### Your goal:
Print verbatim the opening line of the material and every subsequent line through the one containing "TOE_SETBACK = 14.0".

Begin

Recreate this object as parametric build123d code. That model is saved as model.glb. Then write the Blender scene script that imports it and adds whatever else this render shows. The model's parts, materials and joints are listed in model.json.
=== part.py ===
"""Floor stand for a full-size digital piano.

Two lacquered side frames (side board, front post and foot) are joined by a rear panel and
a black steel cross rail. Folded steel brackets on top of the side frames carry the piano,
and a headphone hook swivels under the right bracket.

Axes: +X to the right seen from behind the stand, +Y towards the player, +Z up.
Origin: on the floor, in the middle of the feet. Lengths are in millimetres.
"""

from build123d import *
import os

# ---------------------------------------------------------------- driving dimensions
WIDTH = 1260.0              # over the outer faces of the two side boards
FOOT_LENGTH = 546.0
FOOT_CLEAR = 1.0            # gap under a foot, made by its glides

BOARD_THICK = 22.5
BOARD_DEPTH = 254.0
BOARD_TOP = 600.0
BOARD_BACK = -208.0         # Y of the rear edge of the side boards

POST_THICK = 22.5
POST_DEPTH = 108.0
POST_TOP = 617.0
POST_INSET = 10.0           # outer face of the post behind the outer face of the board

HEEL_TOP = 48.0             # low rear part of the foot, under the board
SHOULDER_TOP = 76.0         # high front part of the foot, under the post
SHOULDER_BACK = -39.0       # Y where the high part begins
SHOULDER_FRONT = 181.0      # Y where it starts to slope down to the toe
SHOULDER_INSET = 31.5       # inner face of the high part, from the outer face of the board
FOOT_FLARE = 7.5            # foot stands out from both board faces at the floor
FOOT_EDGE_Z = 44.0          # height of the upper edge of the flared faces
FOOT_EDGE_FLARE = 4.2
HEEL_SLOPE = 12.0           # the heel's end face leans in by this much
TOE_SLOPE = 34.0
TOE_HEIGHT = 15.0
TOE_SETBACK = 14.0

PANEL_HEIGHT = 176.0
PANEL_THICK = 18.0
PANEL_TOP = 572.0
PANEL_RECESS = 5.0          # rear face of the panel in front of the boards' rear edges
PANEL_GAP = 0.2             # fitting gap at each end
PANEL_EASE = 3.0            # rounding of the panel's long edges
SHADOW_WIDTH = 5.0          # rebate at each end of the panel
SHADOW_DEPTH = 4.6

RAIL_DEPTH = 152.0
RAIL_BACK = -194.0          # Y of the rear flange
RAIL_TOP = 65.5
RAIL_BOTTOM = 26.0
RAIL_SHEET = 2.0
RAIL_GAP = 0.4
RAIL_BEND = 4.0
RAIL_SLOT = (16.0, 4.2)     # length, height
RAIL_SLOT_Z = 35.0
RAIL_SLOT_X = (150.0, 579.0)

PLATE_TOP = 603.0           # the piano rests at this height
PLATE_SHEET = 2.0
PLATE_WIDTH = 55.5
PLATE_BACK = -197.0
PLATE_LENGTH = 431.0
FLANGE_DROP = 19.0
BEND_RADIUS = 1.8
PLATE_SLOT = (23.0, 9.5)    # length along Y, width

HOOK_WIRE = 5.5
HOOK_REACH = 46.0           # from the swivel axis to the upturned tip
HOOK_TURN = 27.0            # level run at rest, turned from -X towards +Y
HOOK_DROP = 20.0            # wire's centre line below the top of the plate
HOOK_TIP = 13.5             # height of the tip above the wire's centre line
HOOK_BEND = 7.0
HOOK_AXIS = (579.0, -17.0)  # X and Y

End

### Worked answer:
Recreate this object as parametric build123d code. That model is saved as model.glb. Then write the Blender scene script that imports it and adds whatever else this render shows. The model's parts, materials and joints are listed in model.json.
=== part.py ===
"""Floor stand for a full-size digital piano.

Two lacquered side frames (side board, front post and foot) are joined by a rear panel and
a black steel cross rail. Folded steel brackets on top of the side frames carry the piano,
and a headphone hook swivels under the right bracket.

Axes: +X to the right seen from behind the stand, +Y towards the player, +Z up.
Origin: on the floor, in the middle of the feet. Lengths are in millimetres.
"""

from build123d import *
import os

# ---------------------------------------------------------------- driving dimensions
WIDTH = 1260.0              # over the outer faces of the two side boards
FOOT_LENGTH = 546.0
FOOT_CLEAR = 1.0            # gap under a foot, made by its glides

BOARD_THICK = 22.5
BOARD_DEPTH = 254.0
BOARD_TOP = 600.0
BOARD_BACK = -208.0         # Y of the rear edge of the side boards

POST_THICK = 22.5
POST_DEPTH = 108.0
POST_TOP = 617.0
POST_INSET = 10.0           # outer face of the post behind the outer face of the board

HEEL_TOP = 48.0             # low rear part of the foot, under the board
SHOULDER_TOP = 76.0         # high front part of the foot, under the post
SHOULDER_BACK = -39.0       # Y where the high part begins
SHOULDER_FRONT = 181.0      # Y where it starts to slope down to the toe
SHOULDER_INSET = 31.5       # inner face of the high part, from the outer face of the board
FOOT_FLARE = 7.5            # foot stands out from both board faces at the floor
FOOT_EDGE_Z = 44.0          # height of the upper edge of the flared faces
FOOT_EDGE_FLARE = 4.2
HEEL_SLOPE = 12.0           # the heel's end face leans in by this much
TOE_SLOPE = 34.0
TOE_HEIGHT = 15.0
TOE_SETBACK = 14.0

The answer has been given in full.